A Crookes tube is an early experimental electrical discharge tube, with vacuum, invented by English physicist William Crookes and others around 1869-1875, in which cathode rays, streams of electrons, were discovered.

Developed from the earlier Geissler tube, the Crookes tube consists of a partially evacuated glass bulb of various shapes, with two metal electrodes, the cathode and the anode, one at either end. When a high voltage is applied between the electrodes, cathode rays (electrons) are projected in straight lines from the cathode. It was used by Crookes, Johann Hittorf, Julius Plücker, Eugen Goldstein, Heinrich Hertz, Philipp Lenard and others to discover the properties of cathode rays, culminating in J.J. Thomson's 1897 identification of cathode rays as negatively charged particles, which were later named electrons. Crookes tubes are now used only for demonstrating cathode rays.
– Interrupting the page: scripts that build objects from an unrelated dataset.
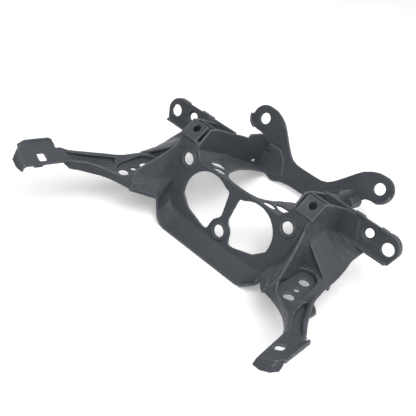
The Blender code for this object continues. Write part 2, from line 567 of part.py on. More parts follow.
def hook(pieces, cuts):
    """Hook plate at the arm's end, with its raised side flange, end lip and square hole."""
    bend_a = Vector((156.2, -80.6, 11.6))
    bend_b = Vector((160.2, -131.4, 9.4))
    low_a = Vector((138.0, -80.6, 6.4))
    low_b = Vector((144.3, -130.7, -0.4))
    rows = []
    for i in range(6):
        t = i / 5
        low = low_a.lerp(low_b, t)
        bend = bend_a.lerp(bend_b, t)
        rows.append([low, low.lerp(bend, 0.5), bend])
    shell("hook_web", pieces, rows, behind=(0, 0, -1))
    side = [
        [(156.4, -87.6, 11.0), (159.4, -88.2, 14.6), (161.2, -90.6, 16.8)],
        [(157.0, -92.0, 10.8), (160.2, -92.0, 14.6), (163.0, -93.6, 17.9)],
        [(158.2, -107.0, 10.2), (161.4, -107.0, 13.6), (164.2, -108.4, 16.4)],
        [(159.4, -121.0, 9.6), (162.6, -121.0, 12.8), (165.2, -121.6, 15.0)],
        [(160.0, -128.6, 9.2), (162.8, -128.4, 11.6), (164.6, -126.4, 12.8)],
    ]
    shell("hook_side", pieces, side, behind=(1, 0, -1))
    lip = [
        [(144.2, -129.4, -0.6), (152.4, -129.9, 4.2), (159.4, -130.0, 8.6), (163.4, -126.4, 11.6)],
        [(144.3, -132.0, -2.8), (152.6, -132.8, 2.2), (160.2, -132.8, 6.0), (165.2, -127.4, 7.6)],
        [(144.2, -132.6, -6.6), (152.6, -134.0, -5.4), (160.3, -133.6, -1.8), (164.8, -127.8, 0.8)],
    ]
    shell("hook_lip", pieces, lip, behind=(0, 1, 0))
    x, y, size = HOOK_HOLE
    across = Vector((16.8, 1.0, 8.4))
    along = Vector((4.6, -47.0, -4.0))
    place = frame((x, y, 5.6), across, along)
    h = size / 2
    plate("square_hole", cuts, rounded([(-h, -h, 1), (h, -h, 1), (h, h, 1), (-h, h, 1)], 2), 14.0,
          place @ Matrix.Translation((0, 0, 7)), chamfer=0)
    catch = place @ Matrix.Translation((-h - 0.4, 0.6, 2.8))
    plate("hook_catch", pieces, [(-1.2, -1.6), (2.0, -1.6), (2.0, 1.6), (-1.2, 1.6)], 2.9, catch, chamfer=0)
    lug = frame((142.8, -115.0, 2.0), across, -along) @ Matrix.Translation((0, 0, -1.4))
    plate("hook_lug", pieces, [(-1.2, -4.6), (2.6, -5.4), (2.6, 5.4), (-1.2, 4.6)], 3.2, lug, chamfer=0)


def rest_tilt():
    """Angle that brings the skirt's edge and the rear bracket's foot to one level."""
    lean = math.radians(EAR_LEAN)
    foot = 24.4
    rear_y = EAR_Y + (foot - EAR_HEIGHT) * math.sin(lean)
    rear_z = EAR_HEIGHT + (foot - EAR_HEIGHT) * math.cos(lean)
    return math.atan2(rear_z - SKIRT_EDGE[1], rear_y - SKIRT_EDGE[0])


def joined(name, collection, pieces, cuts):
    """One closed body: every piece joined, every cutter taken away, and the left half cut off."""
    first = pieces.objects[0]
    body = bpy.data.objects.new(name, first.data.copy())
    collection.objects.link(body)
    bpy.data.objects.remove(first)
    join = body.modifiers.new("Join", "BOOLEAN")
    join.operation = "UNION"
    join.operand_type = "COLLECTION"
    join.collection = pieces
    join.solver = "EXACT"
    for cutter in cuts.objects:
        cut = body.modifiers.new(cutter.name, "BOOLEAN")
        cut.operation = "DIFFERENCE"
        cut.object = cutter
        cut.solver = "EXACT"
    depsgraph = bpy.context.evaluated_depsgraph_get()
    mesh = bpy.data.meshes.new_from_object(body.evaluated_get(depsgraph))
    body.modifiers.clear()
    body.data = mesh
    weld(mesh, 4e-6)
    drop_points_on_edges(mesh)
    return body


def drop_points_on_edges(mesh):
    """Remove the points that the joins leave in the middle of a straight edge, then split large faces."""
    shape = bmesh.new()
    shape.from_mesh(mesh)
    spare = [v for v in shape.verts if len(v.link_edges) == 2]
    bmesh.ops.dissolve_verts(shape, verts=spare)
    large = [f for f in shape.faces if len(f.verts) > 3]
    bmesh.ops.triangulate(shape, faces=large)
    shape.to_mesh(mesh)
    shape.free()


def clear_middle(mesh):
    """Take off the cut faces on the plane of symmetry, where the mirrored half joins."""
    shape = bmesh.new()
    shape.from_mesh(mesh)
    flat = [f for f in shape.faces if all(abs(v.co.x) < 1e-7 for v in f.verts)]
    bmesh.ops.delete(shape, geom=flat, context="FACES")
    for vert in shape.verts:
        if abs(vert.co.x) < 1e-6:
            vert.co.x = 0.0
    shape.to_mesh(mesh)
    shape.free()


def at_rest(mesh):
    """Turn the stay so that it lies on its skirt and its rear bracket, centred over the origin."""
    points = [v.co for v in mesh.vertices]
    middle = (min(p.y for p in points) + max(p.y for p in points)) / 2
    tilt = rest_tilt()
    for _ in range(6):
        up = Vector((0, -math.sin(tilt), math.cos(tilt)))
        front = min((p for p in points if p.y < middle), key=lambda p: p.dot(up))
        rear = min((p for p in points if p.y >= middle), key=lambda p: p.dot(up))
        tilt = math.atan2(rear.z - front.z, rear.y - front.y)
    mesh.transform(Matrix.Rotation(-tilt, 4, "X"))
    points = [v.co for v in mesh.vertices]
    depth = (min(p.y for p in points) + max(p.y for p in points)) / 2
    mesh.transform(Matrix.Translation((0, -depth, -min(p.z for p in points))))


def moulded_black():
    """Matt charcoal nylon with glass fibre."""
    material = bpy.data.materials.new("moulded_black")
    material.use_nodes = True
    shader = material.node_tree.nodes["Principled BSDF"]
    shader.inputs["Base Color"].default_value = (0.055, 0.06, 0.066, 1)
    shader.inputs["Roughness"].default_value = 0.5
    shader.inputs["Metallic"].default_value = 0.0
    return material


def main():
    for obj in list(bpy.data.objects):
        bpy.data.objects.remove(obj)
    scene = bpy.context.scene.collection
    stay = bpy.data.collections.new("fairing_stay")
    pieces = bpy.data.collections.new("stay_pieces")
    cuts = bpy.data.collections.new("stay_cuts")
    for collection in (stay, pieces, cuts):
        scene.children.link(collection)

    instrument_plate(pieces, cuts)
    skirt(pieces)
    roof(pieces, cuts)
    tower(pieces, cuts)
    side_wall(pieces)
    mirror_flange(pieces, cuts)
    rear_bracket(pieces, cuts)
    cheek(pieces)
    pocket(pieces)
    gusset(pieces)
    arm(pieces, cuts)
    hook(pieces, cuts)
    block = [(-30, -60), (0, -60), (0, 160), (-30, 160)]
    plate("left_half", cuts, block, 200.0, frame((0, 0, 140), (1, 0, 0), (0, 1, 0)), chamfer=0)

    body = joined("stay_body", stay, pieces, cuts)
    clear_middle(body.data)
    mirror = body.modifiers.new("Mirror", "MIRROR")
    mirror.use_axis = (True, False, False)
    mirror.merge_threshold = 0.00001
    body.data.materials.append(moulded_black())
    at_rest(body.data)
    body.data.shade_smooth()
    body.data.set_sharp_from_angle(angle=math.radians(28))


main()
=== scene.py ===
"""Looks of a motorcycle fairing stay: its moulded surface, its finish, and the stage it lies on."""

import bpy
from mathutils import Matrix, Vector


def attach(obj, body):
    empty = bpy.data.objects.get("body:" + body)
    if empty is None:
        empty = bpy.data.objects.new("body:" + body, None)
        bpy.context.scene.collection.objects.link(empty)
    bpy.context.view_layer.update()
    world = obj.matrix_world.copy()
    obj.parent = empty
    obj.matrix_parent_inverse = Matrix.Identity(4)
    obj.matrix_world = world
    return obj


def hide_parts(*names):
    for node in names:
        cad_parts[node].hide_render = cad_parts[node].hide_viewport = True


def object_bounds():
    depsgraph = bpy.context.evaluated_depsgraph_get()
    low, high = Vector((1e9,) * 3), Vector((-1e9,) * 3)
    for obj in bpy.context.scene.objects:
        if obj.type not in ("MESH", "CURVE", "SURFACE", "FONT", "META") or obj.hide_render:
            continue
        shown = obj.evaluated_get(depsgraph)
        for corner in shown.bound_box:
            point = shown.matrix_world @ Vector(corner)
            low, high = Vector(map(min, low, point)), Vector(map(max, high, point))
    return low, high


bl_info = {
    "name": "Fairing stay looks",
    "version": (1, 0, 0),
    "blender": (4, 5, 0),
    "location": "View3D > Sidebar > Fairing stay",
    "description": "Moulded surface, plastic finish, floor, lights and camera of a fairing stay",
    "category": "Object",
}

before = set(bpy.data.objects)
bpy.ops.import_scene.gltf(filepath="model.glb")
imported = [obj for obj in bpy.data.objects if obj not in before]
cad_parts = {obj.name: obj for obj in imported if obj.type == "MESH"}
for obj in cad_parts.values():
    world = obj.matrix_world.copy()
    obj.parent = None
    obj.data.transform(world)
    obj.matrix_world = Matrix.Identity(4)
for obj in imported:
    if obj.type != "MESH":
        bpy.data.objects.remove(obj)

import math

import bmesh
import bpy
from bpy.props import FloatProperty, FloatVectorProperty, IntProperty, PointerProperty
from mathutils import Matrix, Vector

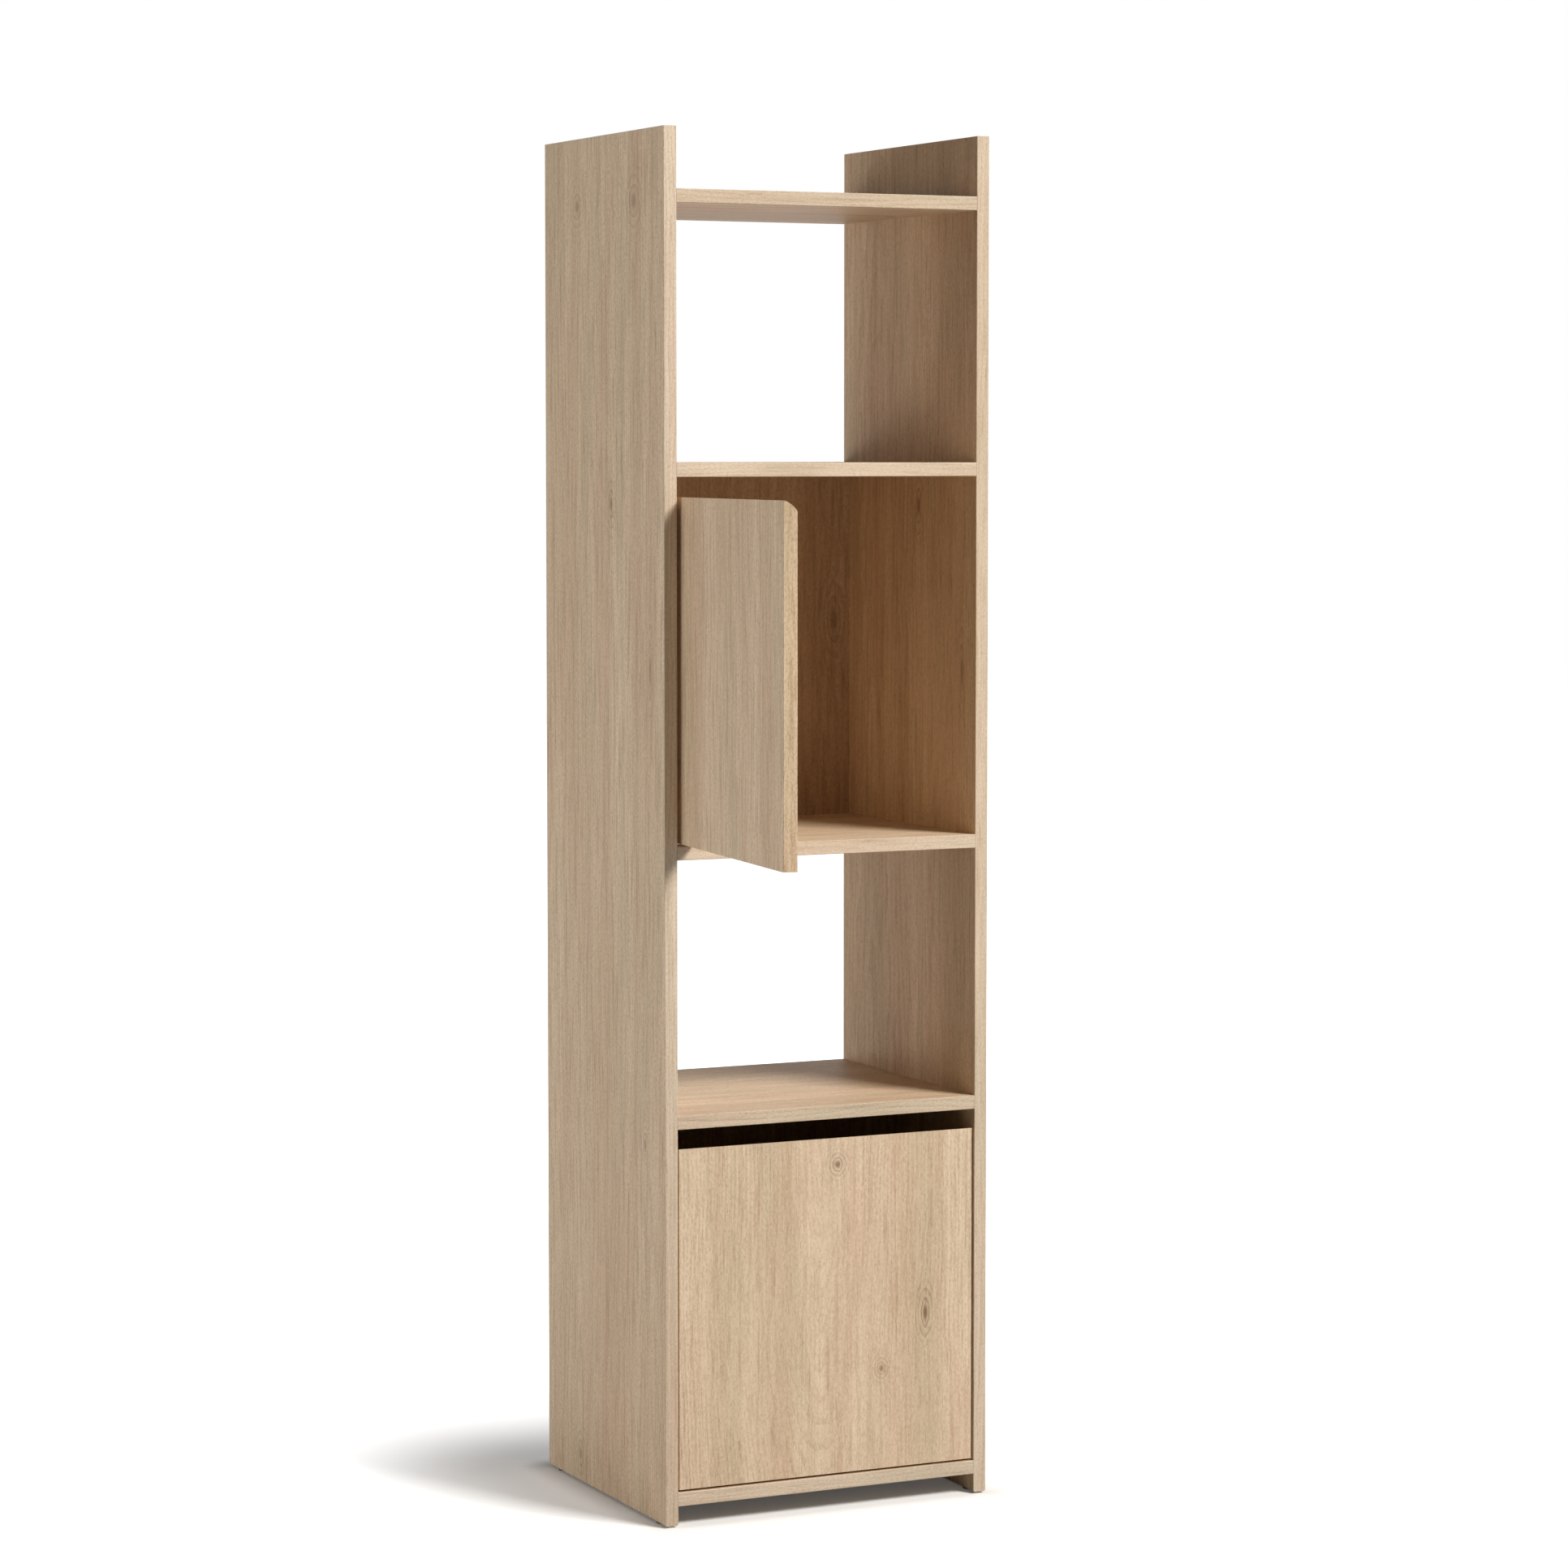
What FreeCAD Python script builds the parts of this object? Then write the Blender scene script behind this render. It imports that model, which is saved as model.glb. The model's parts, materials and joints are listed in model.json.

Wilhelm Röntgen discovered X-rays using the Crookes tube in 1895. The term Crookes tube is also used for the first generation, cold cathode X-ray tubes, which evolved from the experimental Crookes tubes and were used until about 1920.

Crookes tubes are cold cathode tubes, meaning that they do not have a heated filament in them that releases electrons as the later electronic vacuum tubes usually do. Instead, electrons are generated by the ionization of the residual air by a high DC voltage (from a few kilovolts to about 100 kilovolts) applied between the electrodes, usually by an induction coil (a "Ruhmkorff coil"). The Crookes tubes require a small amount of air in them to function, from about 10−6 to 5×10−8atmosphere (7×10−4 - 4×10−5torr or 0.1-0.005 pascal).